Development vs Stabilized Assets, with Ryan Webster

Today we’re talking with an investor who is at the top of his game. Our guest is Ryan Webster, the founder of Equity Yield Group, which has $250M in assets under management. In this episode, we talk about how to transition from the development side to managing existing properties, the key fundamentals of finding a good deal, and how institutional money works.

If you’re looking to acquire stabilized assets and grow your portfolio significantly, then tune in to our conversation! 

Learn more about Ryan and his journey at!

“There’s a lot of inherent execution risk and market cyclical risk on the development side and I wanted to mitigate that.”


Ryan started on the construction side of real estate and had a construction development company.
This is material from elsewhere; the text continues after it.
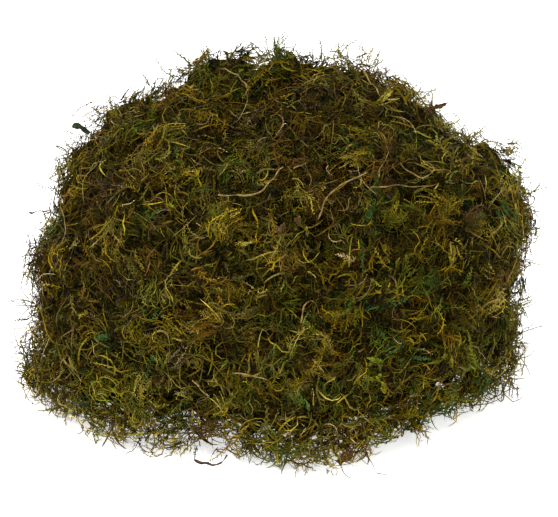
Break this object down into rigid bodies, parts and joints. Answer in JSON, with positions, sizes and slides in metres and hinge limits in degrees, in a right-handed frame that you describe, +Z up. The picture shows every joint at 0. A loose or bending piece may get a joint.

Over the years, he moved around within the industry and finally landed on the acquisition of stabilized assets.

Ryan talks about the difference between being on the development side and being an asset manager. Development has a significantly higher risk factor but it can have a better return. Stabilized assets are more predictable and reliable with a smaller potential return. The tax benefits are better with stabilized assets. 

“I think it’s important to focus on the fundamentals of business and real estate investing and not just buying things because cap rates are compressing and the market is going crazy right now.”


Ryan’s company is acquiring 100+ doors in the large multifamily space. He finds investors through syndication and his investors range from retail to institutional investors.

Ryan shares his key fundamentals when looking for a deal:

  • Stable population growth.
  • Diverse and growing job market.
  • Areas with not a lot of land to avoid new development.

“Real estate is a great asset class – it’s always been a very low-risk stable investment and one of the greatest wealth builders over time that comes with maximum tax benefits.”


Ryan talks about the exit piece in his business plan. He always plans a 5-year hold with his properties. The actual exit is determined by the market conditions and asset performance. 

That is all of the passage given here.